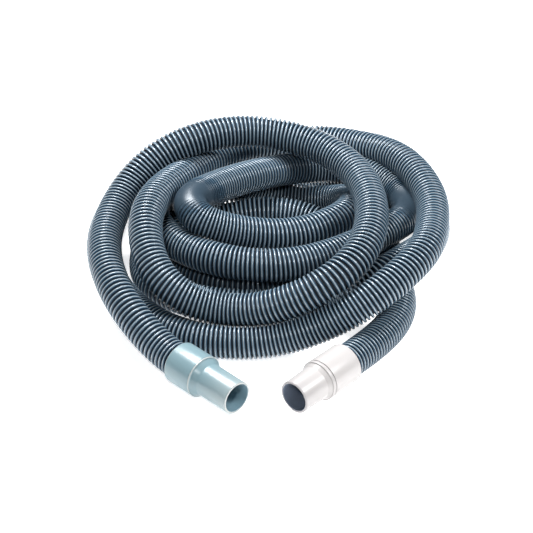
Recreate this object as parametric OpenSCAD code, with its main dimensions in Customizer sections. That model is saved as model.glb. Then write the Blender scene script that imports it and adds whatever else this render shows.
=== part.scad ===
// Pool vacuum hose: a corrugated suction hose lying in a loose pile of turns,
// with a fixed cuff glued on one end and a two-piece swivel cuff on the other.
// Millimetres, +Z up, the floor at z = 0 and the pile centred on the Z axis.

/* [Hose] */
// Outside diameter over the corrugations
hose_od = 48; // [42:1:54]
// Inside diameter of the plain stand-in tube, so that its wall weighs what the real one does
hose_id = 43; // [36:1:46]
// Number of sides of the tube
hose_sides = 12; // [8:1:12]
// Length of hose held inside each cuff
hose_insert = 40; // [30:1:44]
// Straight length of hose behind each cuff's mouth
hose_lead = 12; // [6:1:20]

/* [Cuffs] */
// Bore of both noses, which takes a 1-1/2 in vacuum head or skimmer plate
nose_bore = 39; // [36:0.5:42]
// Outside diameter of both noses at the rim
nose_od = 45.5; // [42:0.5:50]
// Bore of both collars, which the hose is glued into
collar_bore = 48.4; // [46:0.1:52]
// Radius of the moulded rims and edges
edge_round = 1.2; // [0.5:0.1:1.6]

/* [Fixed cuff] */
// Outside diameter of the collar
fixed_collar_od = 58; // [54:0.5:62]
// Length of the collar
fixed_collar_length = 46; // [42:1:60]
// Length of the cone between the collar and the nose
fixed_cone_length = 10; // [6:1:16]
// Whole length of the cuff
fixed_length = 109; // [90:1:130]
// Diameter of the cone where it leaves the collar
fixed_cone_od = 54; // [50:0.5:57]

/* [Swivel cuff] */
// Outside diameter of the collar and of the nose's lip
swivel_collar_od = 56; // [54:0.5:60]
// Length of the collar's outer wall
swivel_collar_length = 49; // [44:1:56]
// Open gap between the collar and the turning nose
swivel_gap = 0.8; // [0.4:0.1:1.5]
// Width of the lip ring at the back of the nose
swivel_lip_length = 5; // [4:0.5:8]
// Whole length of the cuff
swivel_length = 102; // [90:1:120]
// Diameter of the nose where its taper starts
swivel_nose_od = 46.6; // [45:0.1:50]
// Diameter of the collar's spigot, which the nose turns on
spigot_od = 49.4; // [48:0.1:51]
// Diameter of the snap bead at the end of the spigot
bead_od = 51; // [50:0.1:52.5]
// Length of the spigot in front of the collar's shoulder
spigot_length = 4.6; // [4:0.1:6]
// Length of the snap bead
bead_length = 2; // [1.5:0.1:2.5]
// Length of the taper between the lip and the straight nose
swivel_taper_length = 5; // [3:0.5:10]
// Radial clearance of the nose on the spigot
running_clearance = 0.05; // [0.02:0.01:0.1]

/* [Hidden] */
$fn = 96;
hose_radius = hose_od / 2;
hose_wall = (hose_od - hose_id) / 2;

// Middle height of the hose where it lies on the floor, and of each cuff. A mitred ring
// reaches a little below the tube's own radius, so the hose is that much higher.
ring_drop = 0.6;
low = hose_radius + ring_drop;
fixed_rest = fixed_collar_od / 2;
swivel_rest = swivel_collar_od / 2;

// Mouth of each collar, and the turn about Z of the line from the hose out through the nose.
fixed_mouth = [-115, -210, fixed_rest];
fixed_turn = -45;
swivel_mouth = [105, -210, swivel_rest];
swivel_turn = -133;

// Moves the whole pile, so that its middle stands over the origin.
pile_shift = [-7, -43, 0];

// Middle line of the hose between its two cuffs, turn by turn. The numbers are positions
// on the floor and heights above it, before pile_shift.
outer_left = [
    [-160, -165, 42], [-203, -105, 66], [-229, -5, 76], [-216, 100, 84], [-172, 154, 120],
    [-105, 181, 145], [-20, 208, 143]
];
outer_right = [
    [70, 184, 134], [130, 112, 128], [147, 20, 126], [133, -70, 120]
];
second_left = [
    [85, -128, 102], [10, -138, 68], [-55, -126, 54], [-112, -115, 68], [-155, -82, 96],
    [-169, 0, 120], [-150, 80, 118], [-118, 153, 102], [-75, 234, 83]
];
second_right = [
    [-10, 287, 75], [70, 309, 70], [145, 268, 82], [203, 196, 101], [237, 94, 101], [231, 3, 104],
    [211, -74, 109], [150, -135, 88], [85, -153, 54]
];
floor_front = [
    [10, -160, 28], [-75, -156, low], [-148, -122, low], [-208, -42, low], [-236, 50, low]
];
floor_back = [
    [-236, 150, low], [-190, 265, low], [-95, 337, low], [20, 364, low], [140, 345, low],
    [225, 257, low], [250, 160, low]
];
third_front = [
    [240, 80, 32], [212, 7, 58], [170, -58, 74], [115, -83, 52], [50, -77, 28], [-35, -75, low],
    [-113, -58, low], [-165, -13, low], [-173, 62, low], [-150, 125, low]
];
middle_loop = [
    [-88, 141, 27], [-15, 144, 41], [60, 134, 36], [108, 88, 25], [95, 15, low], [30, -20, low],
    [-60, -19, low], [-115, 30, 26], [-114, 90, 48], [-72, 153, 82], [-20, 197, 46],
    [50, 202, low], [106, 186, 36], [130, 142, 60]
];
kinked_loop = [
    [112, 80, 74], [48, 31, 76], [-24, 13, 88], [-85, 10, 108], [-108, 42, 118], [-88, 80, 116],
    [-24, 146, 102], [50, 217, 74], [125, 223, 68]
];
fourth_front = [
    [184, 182, 65], [212, 124, 60], [182, 60, 70], [105, -11, 72], [20, -45, 72], [-65, -35, 75],
    [-125, 10, 72], [-160, 65, 72], [-164, 122, 70], [-148, 194, 37]
];
inner_back = [
    [-100, 272, low], [5, 303, low], [100, 266, low], [162, 207, low], [168, 110, low],
    [178, 8, low]
];
last_right = [
    [186, -70, low], [163, -136, low]
];

function heading(turn) = [cos(turn), sin(turn), 0];

// The straight ends: the last point is inside the collar, the other just behind its mouth.
fixed_end = fixed_mouth + hose_insert * heading(fixed_turn);
fixed_lead = fixed_mouth - hose_lead * heading(fixed_turn);
swivel_end = swivel_mouth + hose_insert * heading(swivel_turn);
swivel_lead = swivel_mouth - hose_lead * heading(swivel_turn);

// The whole line, from the hose's end in the fixed cuff to its end in the swivel cuff.
route = concat(
    [fixed_end, fixed_lead],
    outer_left, outer_right, second_left, second_right, floor_front, floor_back,
    third_front, middle_loop, kinked_loop, fourth_front, inner_back, last_right,
    [swivel_lead, swivel_end]
);
stations = len(route);

// The hose is one piece, given as this many stretches that meet ring to ring.
hose_stretches = 8;

function unit(v) = v / norm(v);
function span(i) = unit(route[i + 1] - route[i]);
function span_in(i) = span(max(i - 1, 0));
function span_out(i) = span(min(i, stations - 2));
function tangent(i) = unit(span_in(i) + span_out(i));

// A square axis carried from ring to ring without twisting about the line.
function carried(axis, i) = unit(axis - (axis * tangent(i)) * tangent(i));
side_axes = [
    for (
        i = 0, axis = carried([0, 0, 1], 0);
        i < stations;
        i = i + 1, axis = carried(axis, min(i, stations - 1))
    )
        axis
];

// Stretches a ring across its bend, so that the tube keeps its width through the mitre.
// A turn smaller than straight_limit counts as none.
straight_limit = 0.001;
function bend_axis(i) =
    let (turn = span_out(i) - span_in(i))
    norm(turn) > straight_limit ? unit(turn) : side_axes[i];
function mitre_gain(i) = 1 / (span_in(i) * tangent(i)) - 1;
function ring(i, radius) = [
    for (k = [0:hose_sides - 1])
        let (
            angle = 360 * k / hose_sides,
            across = cross(tangent(i), side_axes[i]),
            spoke = cos(angle) * side_axes[i] + sin(angle) * across
        )
        route[i] + radius * (spoke + (spoke * bend_axis(i)) * mitre_gain(i) * bend_axis(i))
];

// One skin of a tube as triangles, where first is the index of its first point.
function skin(rings, first, inward) = [
    for (i = [0:rings - 2], k = [0:hose_sides - 1], half = [0:1])
        let (
            next = (k + 1) % hose_sides,
            a = first + i * hose_sides + k,
            b = first + i * hose_sides + next,
            c = a + hose_sides,
            d = b + hose_sides,
            face = half == 0 ? [a, c, b] : [b, c, d]
        )
        inward ? [face[0], face[2], face[1]] : face
];

// The flat ring of wall at one end of the tube.
function rim(outer_first, inner_first, leaving) = [
    for (k = [0:hose_sides - 1], half = [0:1])
        let (
            next = (k + 1) % hose_sides,
            a = outer_first + k,
            b = outer_first + next,
            c = inner_first + k,
            d = inner_first + next,
            face = half == 0 ? [a, b, c] : [c, b, d]
        )
        leaving ? [face[0], face[2], face[1]] : face
];

// Stations where one stretch of hose ends and the next begins, about a turn apart.
function stretch_start(t) = round(t * (stations - 1) / hose_stretches);

// One stretch of the hose: a tube from its first station's ring to its last one's,
// which is also the first ring of the next stretch.
module hose_stretch(t) {
    first = stretch_start(t - 1);
    last = stretch_start(t);
    rings = last - first + 1;
    skin_points = rings * hose_sides;
    last_ring = skin_points - hose_sides;
    points = concat(
        [for (i = [first:last]) each ring(i, hose_radius)],
        [for (i = [first:last]) each ring(i, hose_radius - hose_wall)]
    );
    faces = concat(
        skin(rings, 0, false),
        skin(rings, skin_points, true),
        rim(0, skin_points, false),
        rim(last_ring, skin_points + last_ring, true)
    );
    color("slategray")
        translate(pile_shift)
            polyhedron(points = points, faces = faces);
}

// Lays a turned piece down along its cuff's line, mouth first.
module lay_along(mouth, turn) {
    translate(pile_shift + mouth)
        rotate([0, 90, turn])
            children();
}

// One-piece cuff: a collar, a short cone and a straight nose.
module fixed_cuff() {
    cone_start = fixed_collar_length;
    cone_end = cone_start + fixed_cone_length;
    collar = fixed_collar_od / 2;
    nose = nose_od / 2;
    color("lightsteelblue")
        lay_along(fixed_mouth, fixed_turn)
            rotate_extrude()
                polygon([
                    [collar_bore / 2, 0],
                    [collar - edge_round, 0],
                    [collar, edge_round],
                    [collar, cone_start - edge_round],
                    [collar - edge_round, cone_start],
                    [fixed_cone_od / 2, cone_start],
                    [nose, cone_end],
                    [nose, fixed_length - edge_round],
                    [nose - edge_round, fixed_length],
                    [nose_bore / 2, fixed_length],
                    [nose_bore / 2, hose_insert],
                    [collar_bore / 2, hose_insert]
                ]);
}

// Half of the swivel cuff: it is glued on the hose and ends in the spigot.
module swivel_collar() {
    shoulder = swivel_collar_length;
    tip = shoulder + spigot_length;
    collar = swivel_collar_od / 2;
    throat = (hose_id + nose_bore) / 4;
    color("whitesmoke")
        lay_along(swivel_mouth, swivel_turn)
            rotate_extrude()
                polygon([
                    [collar_bore / 2, 0],
                    [collar - edge_round, 0],
                    [collar, edge_round],
                    [collar, shoulder],
                    [spigot_od / 2, shoulder],
                    [spigot_od / 2, tip - bead_length],
                    [bead_od / 2, tip - bead_length],
                    [bead_od / 2, tip - bead_length / 2],
                    [spigot_od / 2, tip],
                    [throat, tip],
                    [throat, hose_insert],
                    [collar_bore / 2, hose_insert]
                ]);
}

// The other half: it snaps over the spigot's bead and turns on it.
module swivel_nose() {
    back = swivel_collar_length + swivel_gap;
    lip_end = back + swivel_lip_length;
    taper_end = lip_end + swivel_taper_length;
    tip = swivel_collar_length + spigot_length;
    lip = swivel_collar_od / 2;
    bearing = spigot_od / 2 + running_clearance;
    groove = bead_od / 2 + running_clearance;
    groove_start = tip - bead_length - swivel_gap / 2;
    groove_end = tip + swivel_gap / 2;
    color("white")
        lay_along(swivel_mouth, swivel_turn)
            rotate_extrude()
                polygon([
                    [bearing, back],
                    [lip - edge_round, back],
                    [lip, back + edge_round],
                    [lip, lip_end - edge_round],
                    [lip - edge_round, lip_end],
                    [spigot_od / 2 + edge_round, lip_end],
                    [swivel_nose_od / 2, taper_end],
                    [nose_od / 2, swivel_length - edge_round],
                    [nose_od / 2 - edge_round, swivel_length],
                    [nose_bore / 2, swivel_length],
                    [nose_bore / 2, groove_end],
                    [groove, groove_end],
                    [groove, groove_start],
                    [bearing, groove_start]
                ]);
}

hose_stretch(1);  // hose_turn_1
hose_stretch(2);  // hose_turn_2
hose_stretch(3);  // hose_turn_3
hose_stretch(4);  // hose_turn_4
hose_stretch(5);  // hose_turn_5
hose_stretch(6);  // hose_turn_6
hose_stretch(7);  // hose_turn_7
hose_stretch(8);  // hose_turn_8
fixed_cuff();
swivel_collar();
swivel_nose();
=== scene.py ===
import math

import bpy
import numpy as np
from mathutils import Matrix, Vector


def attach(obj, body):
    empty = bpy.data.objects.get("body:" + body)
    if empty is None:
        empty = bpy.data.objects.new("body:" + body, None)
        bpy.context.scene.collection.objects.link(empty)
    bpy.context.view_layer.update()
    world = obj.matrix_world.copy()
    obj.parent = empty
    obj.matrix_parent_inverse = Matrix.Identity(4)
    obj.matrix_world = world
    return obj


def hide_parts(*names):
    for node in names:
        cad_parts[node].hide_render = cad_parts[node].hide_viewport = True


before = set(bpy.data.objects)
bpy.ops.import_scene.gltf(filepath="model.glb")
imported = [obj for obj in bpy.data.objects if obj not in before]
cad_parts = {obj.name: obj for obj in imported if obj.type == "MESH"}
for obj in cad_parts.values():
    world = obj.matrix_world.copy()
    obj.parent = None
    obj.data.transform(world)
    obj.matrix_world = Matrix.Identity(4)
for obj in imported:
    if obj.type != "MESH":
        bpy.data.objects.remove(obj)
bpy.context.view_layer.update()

# ---------------------------------------------------------------- sizes, in metres

HOSE_RADIUS = 0.024
HOSE_INSERT = 0.040
HOSE_LEAD = 0.012
HOSE_STRETCHES = 8
RIB_PITCH = 0.0068
RIB_WIDTH = 0.0049
RIB_HEIGHT = 0.0042
RIB_SHARE = (0.4, 0.72)  # least and most of a pitch that a rib's width takes up
MOST_SQUEEZE = -0.6  # the most that a bend closes the ribs up on its inside
SIDES = 32

FIXED_MOUTH = np.array([-0.115, -0.210, 0.029])
FIXED_TURN = math.radians(-45)
SWIVEL_MOUTH = np.array([0.105, -0.210, 0.028])
SWIVEL_TURN = math.radians(-133)
PILE_SHIFT = np.array([-0.007, -0.043, 0.0])
LOW = 0.0246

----

### EXERCISE GOAL
Give again only the lines that run from the line with "lip = swivel_collar_od / 2;" to the line with "obj.matrix_world = Matrix.Identity(4)". Include both of those lines exactly as written.

### CORRECT OUTPUT
    lip = swivel_collar_od / 2;
    bearing = spigot_od / 2 + running_clearance;
    groove = bead_od / 2 + running_clearance;
    groove_start = tip - bead_length - swivel_gap / 2;
    groove_end = tip + swivel_gap / 2;
    color("white")
        lay_along(swivel_mouth, swivel_turn)
            rotate_extrude()
                polygon([
                    [bearing, back],
                    [lip - edge_round, back],
                    [lip, back + edge_round],
                    [lip, lip_end - edge_round],
                    [lip - edge_round, lip_end],
                    [spigot_od / 2 + edge_round, lip_end],
                    [swivel_nose_od / 2, taper_end],
                    [nose_od / 2, swivel_length - edge_round],
                    [nose_od / 2 - edge_round, swivel_length],
                    [nose_bore / 2, swivel_length],
                    [nose_bore / 2, groove_end],
                    [groove, groove_end],
                    [groove, groove_start],
                    [bearing, groove_start]
                ]);
}

hose_stretch(1);  // hose_turn_1
hose_stretch(2);  // hose_turn_2
hose_stretch(3);  // hose_turn_3
hose_stretch(4);  // hose_turn_4
hose_stretch(5);  // hose_turn_5
hose_stretch(6);  // hose_turn_6
hose_stretch(7);  // hose_turn_7
hose_stretch(8);  // hose_turn_8
fixed_cuff();
swivel_collar();
swivel_nose();
=== scene.py ===
import math

import bpy
import numpy as np
from mathutils import Matrix, Vector


def attach(obj, body):
    empty = bpy.data.objects.get("body:" + body)
    if empty is None:
        empty = bpy.data.objects.new("body:" + body, None)
        bpy.context.scene.collection.objects.link(empty)
    bpy.context.view_layer.update()
    world = obj.matrix_world.copy()
    obj.parent = empty
    obj.matrix_parent_inverse = Matrix.Identity(4)
    obj.matrix_world = world
    return obj


def hide_parts(*names):
    for node in names:
        cad_parts[node].hide_render = cad_parts[node].hide_viewport = True


before = set(bpy.data.objects)
bpy.ops.import_scene.gltf(filepath="model.glb")
imported = [obj for obj in bpy.data.objects if obj not in before]
cad_parts = {obj.name: obj for obj in imported if obj.type == "MESH"}
for obj in cad_parts.values():
    world = obj.matrix_world.copy()
    obj.parent = None
    obj.data.transform(world)
    obj.matrix_world = Matrix.Identity(4)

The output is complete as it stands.